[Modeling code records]
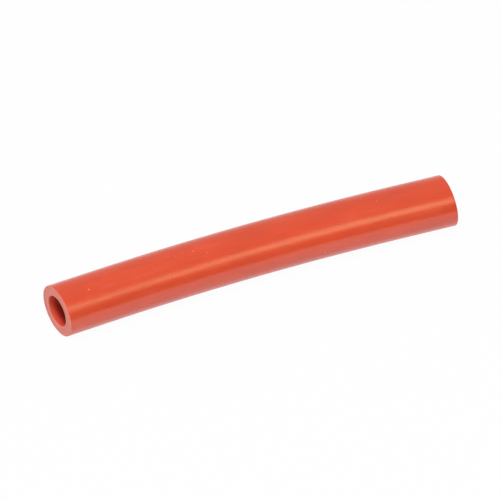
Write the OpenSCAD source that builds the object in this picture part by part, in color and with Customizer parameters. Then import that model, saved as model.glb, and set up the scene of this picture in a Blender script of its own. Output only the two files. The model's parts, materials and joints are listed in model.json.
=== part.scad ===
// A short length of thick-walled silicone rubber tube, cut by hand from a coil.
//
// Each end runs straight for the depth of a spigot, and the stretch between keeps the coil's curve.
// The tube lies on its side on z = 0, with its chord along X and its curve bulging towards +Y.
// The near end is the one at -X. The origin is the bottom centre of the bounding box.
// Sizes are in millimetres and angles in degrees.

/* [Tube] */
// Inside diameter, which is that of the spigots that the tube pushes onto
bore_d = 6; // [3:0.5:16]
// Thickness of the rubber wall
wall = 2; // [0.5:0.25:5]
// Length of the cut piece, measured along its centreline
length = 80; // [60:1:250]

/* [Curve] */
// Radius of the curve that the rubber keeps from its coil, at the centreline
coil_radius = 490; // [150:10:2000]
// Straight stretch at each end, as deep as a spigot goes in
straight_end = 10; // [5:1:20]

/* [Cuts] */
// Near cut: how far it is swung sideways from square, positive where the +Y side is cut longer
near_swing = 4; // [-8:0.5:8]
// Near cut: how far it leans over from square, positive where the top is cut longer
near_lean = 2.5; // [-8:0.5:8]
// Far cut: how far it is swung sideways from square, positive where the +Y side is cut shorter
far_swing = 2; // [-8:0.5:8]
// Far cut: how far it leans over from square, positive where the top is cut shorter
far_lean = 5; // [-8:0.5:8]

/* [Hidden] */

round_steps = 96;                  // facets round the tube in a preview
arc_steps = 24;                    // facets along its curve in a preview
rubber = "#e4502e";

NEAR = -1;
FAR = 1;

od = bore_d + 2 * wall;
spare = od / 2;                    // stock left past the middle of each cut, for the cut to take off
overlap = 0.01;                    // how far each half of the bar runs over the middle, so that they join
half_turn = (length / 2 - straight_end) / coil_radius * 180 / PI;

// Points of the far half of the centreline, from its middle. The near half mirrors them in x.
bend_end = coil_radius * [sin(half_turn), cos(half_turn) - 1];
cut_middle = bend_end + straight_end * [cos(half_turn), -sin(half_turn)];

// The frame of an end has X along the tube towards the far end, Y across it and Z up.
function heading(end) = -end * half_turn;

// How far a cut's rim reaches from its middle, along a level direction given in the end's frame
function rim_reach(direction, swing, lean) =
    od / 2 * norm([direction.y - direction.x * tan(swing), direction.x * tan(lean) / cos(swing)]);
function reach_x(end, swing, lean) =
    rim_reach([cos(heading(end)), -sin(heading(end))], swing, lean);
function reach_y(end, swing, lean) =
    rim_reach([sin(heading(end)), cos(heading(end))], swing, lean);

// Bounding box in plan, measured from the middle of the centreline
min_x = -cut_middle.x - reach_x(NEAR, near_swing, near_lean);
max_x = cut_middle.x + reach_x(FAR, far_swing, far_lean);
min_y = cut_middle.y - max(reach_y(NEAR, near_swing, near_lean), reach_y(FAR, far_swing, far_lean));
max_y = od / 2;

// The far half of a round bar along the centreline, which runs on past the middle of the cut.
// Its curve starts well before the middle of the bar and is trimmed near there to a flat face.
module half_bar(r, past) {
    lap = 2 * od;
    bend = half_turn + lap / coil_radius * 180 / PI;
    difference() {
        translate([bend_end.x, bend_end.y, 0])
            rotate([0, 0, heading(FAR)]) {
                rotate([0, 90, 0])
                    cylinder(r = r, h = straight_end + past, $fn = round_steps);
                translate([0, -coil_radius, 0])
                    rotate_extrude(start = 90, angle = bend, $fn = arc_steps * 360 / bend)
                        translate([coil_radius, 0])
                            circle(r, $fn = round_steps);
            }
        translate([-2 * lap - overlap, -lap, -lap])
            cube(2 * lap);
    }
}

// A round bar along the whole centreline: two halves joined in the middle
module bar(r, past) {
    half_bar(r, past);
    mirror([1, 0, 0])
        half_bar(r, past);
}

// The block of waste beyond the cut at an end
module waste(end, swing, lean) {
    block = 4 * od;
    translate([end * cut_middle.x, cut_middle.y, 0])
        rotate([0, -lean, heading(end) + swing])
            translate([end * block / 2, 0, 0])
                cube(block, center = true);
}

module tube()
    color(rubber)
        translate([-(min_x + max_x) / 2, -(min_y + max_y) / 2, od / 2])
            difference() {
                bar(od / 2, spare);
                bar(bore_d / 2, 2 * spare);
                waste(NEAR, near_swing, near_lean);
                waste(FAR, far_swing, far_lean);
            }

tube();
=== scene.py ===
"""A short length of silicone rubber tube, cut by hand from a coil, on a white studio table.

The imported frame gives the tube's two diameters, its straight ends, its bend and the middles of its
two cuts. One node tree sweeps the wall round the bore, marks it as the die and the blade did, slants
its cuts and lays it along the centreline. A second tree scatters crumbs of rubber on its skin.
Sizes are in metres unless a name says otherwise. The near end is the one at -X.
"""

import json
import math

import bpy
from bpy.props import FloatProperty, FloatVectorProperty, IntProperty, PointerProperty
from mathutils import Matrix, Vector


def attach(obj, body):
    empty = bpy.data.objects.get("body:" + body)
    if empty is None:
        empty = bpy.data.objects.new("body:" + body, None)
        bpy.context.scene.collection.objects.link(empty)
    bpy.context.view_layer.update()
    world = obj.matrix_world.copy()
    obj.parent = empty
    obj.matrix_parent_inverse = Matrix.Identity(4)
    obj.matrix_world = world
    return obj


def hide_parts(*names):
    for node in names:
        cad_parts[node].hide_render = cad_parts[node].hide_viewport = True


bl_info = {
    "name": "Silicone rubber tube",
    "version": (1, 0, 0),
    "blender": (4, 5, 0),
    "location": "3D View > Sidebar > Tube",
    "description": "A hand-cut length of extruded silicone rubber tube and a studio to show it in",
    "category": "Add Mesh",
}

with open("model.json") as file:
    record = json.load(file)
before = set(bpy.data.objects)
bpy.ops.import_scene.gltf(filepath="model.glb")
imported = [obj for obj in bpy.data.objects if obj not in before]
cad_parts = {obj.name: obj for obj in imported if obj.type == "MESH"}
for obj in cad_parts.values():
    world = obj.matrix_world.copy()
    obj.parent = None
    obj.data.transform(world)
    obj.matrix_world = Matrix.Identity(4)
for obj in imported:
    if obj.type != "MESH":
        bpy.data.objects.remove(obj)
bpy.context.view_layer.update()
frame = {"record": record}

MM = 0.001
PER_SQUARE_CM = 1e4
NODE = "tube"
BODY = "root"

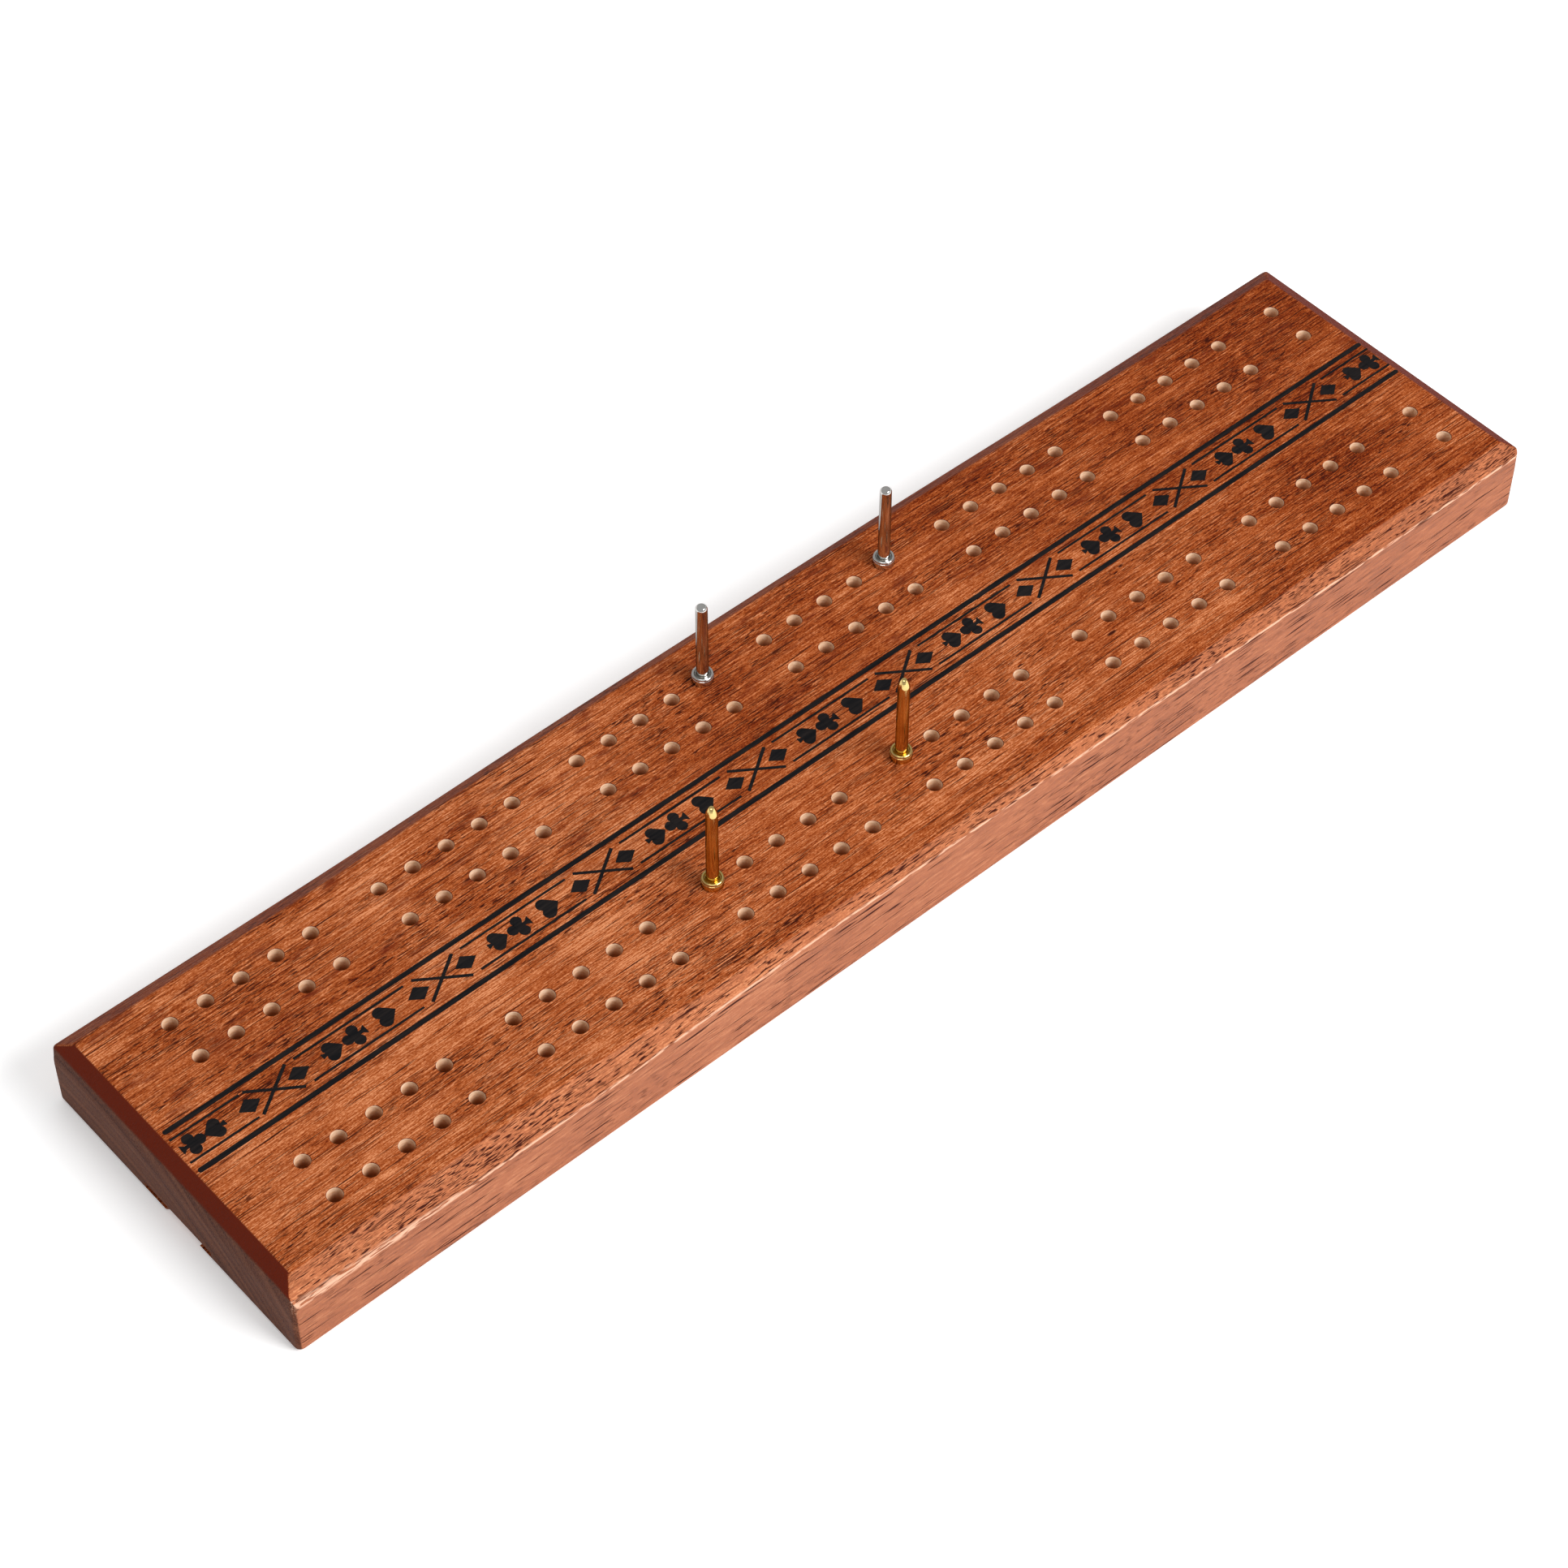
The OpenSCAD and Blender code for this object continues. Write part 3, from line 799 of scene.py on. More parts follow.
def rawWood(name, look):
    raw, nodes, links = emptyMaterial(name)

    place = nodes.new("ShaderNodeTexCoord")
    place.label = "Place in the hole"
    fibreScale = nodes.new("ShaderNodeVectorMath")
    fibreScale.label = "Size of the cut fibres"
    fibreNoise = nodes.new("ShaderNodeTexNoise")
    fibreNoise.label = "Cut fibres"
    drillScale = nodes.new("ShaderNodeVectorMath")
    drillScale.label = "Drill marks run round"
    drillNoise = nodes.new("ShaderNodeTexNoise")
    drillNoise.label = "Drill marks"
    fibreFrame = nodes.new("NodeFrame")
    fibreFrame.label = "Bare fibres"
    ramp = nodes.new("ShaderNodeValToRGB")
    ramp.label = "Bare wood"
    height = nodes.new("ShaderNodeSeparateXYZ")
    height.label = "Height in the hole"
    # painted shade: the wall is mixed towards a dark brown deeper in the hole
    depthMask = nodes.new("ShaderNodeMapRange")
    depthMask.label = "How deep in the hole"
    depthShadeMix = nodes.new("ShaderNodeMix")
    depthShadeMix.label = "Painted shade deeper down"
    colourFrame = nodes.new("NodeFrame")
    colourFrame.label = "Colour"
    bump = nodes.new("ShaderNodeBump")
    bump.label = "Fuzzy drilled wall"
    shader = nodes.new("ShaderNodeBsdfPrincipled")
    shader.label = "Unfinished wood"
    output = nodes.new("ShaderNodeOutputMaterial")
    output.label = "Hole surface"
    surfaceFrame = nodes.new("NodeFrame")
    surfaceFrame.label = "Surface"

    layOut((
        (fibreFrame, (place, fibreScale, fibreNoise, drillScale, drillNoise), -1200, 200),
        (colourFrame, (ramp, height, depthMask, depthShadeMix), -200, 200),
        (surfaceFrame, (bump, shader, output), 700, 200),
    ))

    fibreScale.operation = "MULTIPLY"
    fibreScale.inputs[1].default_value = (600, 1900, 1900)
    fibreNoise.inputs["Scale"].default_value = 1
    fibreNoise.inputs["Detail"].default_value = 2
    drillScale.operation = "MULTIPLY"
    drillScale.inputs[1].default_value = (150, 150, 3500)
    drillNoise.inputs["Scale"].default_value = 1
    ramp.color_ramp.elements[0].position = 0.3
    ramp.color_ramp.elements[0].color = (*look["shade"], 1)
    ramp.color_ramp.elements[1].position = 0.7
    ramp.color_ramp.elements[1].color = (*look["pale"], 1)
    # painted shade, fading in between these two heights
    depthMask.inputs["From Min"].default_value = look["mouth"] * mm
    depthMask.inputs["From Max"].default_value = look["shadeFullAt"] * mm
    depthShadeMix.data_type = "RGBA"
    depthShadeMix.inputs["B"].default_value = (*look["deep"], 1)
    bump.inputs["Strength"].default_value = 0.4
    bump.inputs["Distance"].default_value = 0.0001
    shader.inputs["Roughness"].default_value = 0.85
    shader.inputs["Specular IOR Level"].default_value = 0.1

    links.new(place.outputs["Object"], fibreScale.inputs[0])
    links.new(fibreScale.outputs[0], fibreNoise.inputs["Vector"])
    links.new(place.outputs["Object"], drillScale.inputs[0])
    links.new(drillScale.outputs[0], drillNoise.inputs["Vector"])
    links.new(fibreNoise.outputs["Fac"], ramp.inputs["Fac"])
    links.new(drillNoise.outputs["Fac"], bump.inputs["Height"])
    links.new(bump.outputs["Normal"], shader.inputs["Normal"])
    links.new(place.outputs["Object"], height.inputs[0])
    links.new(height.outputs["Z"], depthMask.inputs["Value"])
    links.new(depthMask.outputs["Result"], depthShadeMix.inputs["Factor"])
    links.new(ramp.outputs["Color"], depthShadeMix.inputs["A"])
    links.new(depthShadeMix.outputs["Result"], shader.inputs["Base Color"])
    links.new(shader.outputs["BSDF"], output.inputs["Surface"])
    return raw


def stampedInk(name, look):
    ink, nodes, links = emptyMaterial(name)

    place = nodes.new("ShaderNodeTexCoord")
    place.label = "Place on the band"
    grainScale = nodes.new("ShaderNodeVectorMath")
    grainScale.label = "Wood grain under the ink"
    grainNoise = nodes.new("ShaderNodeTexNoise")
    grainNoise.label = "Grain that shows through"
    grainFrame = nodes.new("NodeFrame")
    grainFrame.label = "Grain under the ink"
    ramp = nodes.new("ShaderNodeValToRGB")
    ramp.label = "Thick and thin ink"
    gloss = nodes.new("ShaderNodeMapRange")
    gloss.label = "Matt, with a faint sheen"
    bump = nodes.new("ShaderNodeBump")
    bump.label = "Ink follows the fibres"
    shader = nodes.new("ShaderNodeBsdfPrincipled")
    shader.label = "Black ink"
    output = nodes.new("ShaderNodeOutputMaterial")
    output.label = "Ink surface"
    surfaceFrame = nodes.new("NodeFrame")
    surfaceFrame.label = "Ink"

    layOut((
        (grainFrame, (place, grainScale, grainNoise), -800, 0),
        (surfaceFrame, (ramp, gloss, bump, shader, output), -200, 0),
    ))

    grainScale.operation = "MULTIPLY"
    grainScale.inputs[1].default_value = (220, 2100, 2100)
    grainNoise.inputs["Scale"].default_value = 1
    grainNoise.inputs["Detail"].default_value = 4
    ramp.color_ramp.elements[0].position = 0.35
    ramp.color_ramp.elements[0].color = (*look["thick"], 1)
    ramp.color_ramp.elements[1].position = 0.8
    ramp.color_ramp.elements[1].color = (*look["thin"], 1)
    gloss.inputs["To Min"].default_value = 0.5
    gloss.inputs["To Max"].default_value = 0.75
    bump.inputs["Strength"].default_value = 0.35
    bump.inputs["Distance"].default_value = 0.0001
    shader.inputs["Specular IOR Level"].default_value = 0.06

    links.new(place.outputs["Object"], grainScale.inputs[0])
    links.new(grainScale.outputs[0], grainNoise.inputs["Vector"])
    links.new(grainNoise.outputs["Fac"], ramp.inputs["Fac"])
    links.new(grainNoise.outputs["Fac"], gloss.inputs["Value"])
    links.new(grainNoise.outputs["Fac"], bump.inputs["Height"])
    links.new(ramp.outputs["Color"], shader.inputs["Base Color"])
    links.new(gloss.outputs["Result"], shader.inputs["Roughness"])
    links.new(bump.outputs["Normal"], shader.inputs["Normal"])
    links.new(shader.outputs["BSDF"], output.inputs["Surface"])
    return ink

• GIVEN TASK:
Within the material above, extract exactly the lines that start at the line containing "cut at an end" and stop after the line containing "cad_parts[node].hide_render = cad_parts[node].hide_viewport", and only those.

• RESULT FOR THIS EXERCISE:
// The block of waste beyond the cut at an end
module waste(end, swing, lean) {
    block = 4 * od;
    translate([end * cut_middle.x, cut_middle.y, 0])
        rotate([0, -lean, heading(end) + swing])
            translate([end * block / 2, 0, 0])
                cube(block, center = true);
}

module tube()
    color(rubber)
        translate([-(min_x + max_x) / 2, -(min_y + max_y) / 2, od / 2])
            difference() {
                bar(od / 2, spare);
                bar(bore_d / 2, 2 * spare);
                waste(NEAR, near_swing, near_lean);
                waste(FAR, far_swing, far_lean);
            }

tube();
=== scene.py ===
"""A short length of silicone rubber tube, cut by hand from a coil, on a white studio table.

The imported frame gives the tube's two diameters, its straight ends, its bend and the middles of its
two cuts. One node tree sweeps the wall round the bore, marks it as the die and the blade did, slants
its cuts and lays it along the centreline. A second tree scatters crumbs of rubber on its skin.
Sizes are in metres unless a name says otherwise. The near end is the one at -X.
"""

import json
import math

import bpy
from bpy.props import FloatProperty, FloatVectorProperty, IntProperty, PointerProperty
from mathutils import Matrix, Vector


def attach(obj, body):
    empty = bpy.data.objects.get("body:" + body)
    if empty is None:
        empty = bpy.data.objects.new("body:" + body, None)
        bpy.context.scene.collection.objects.link(empty)
    bpy.context.view_layer.update()
    world = obj.matrix_world.copy()
    obj.parent = empty
    obj.matrix_parent_inverse = Matrix.Identity(4)
    obj.matrix_world = world
    return obj


def hide_parts(*names):
    for node in names:
        cad_parts[node].hide_render = cad_parts[node].hide_viewport = True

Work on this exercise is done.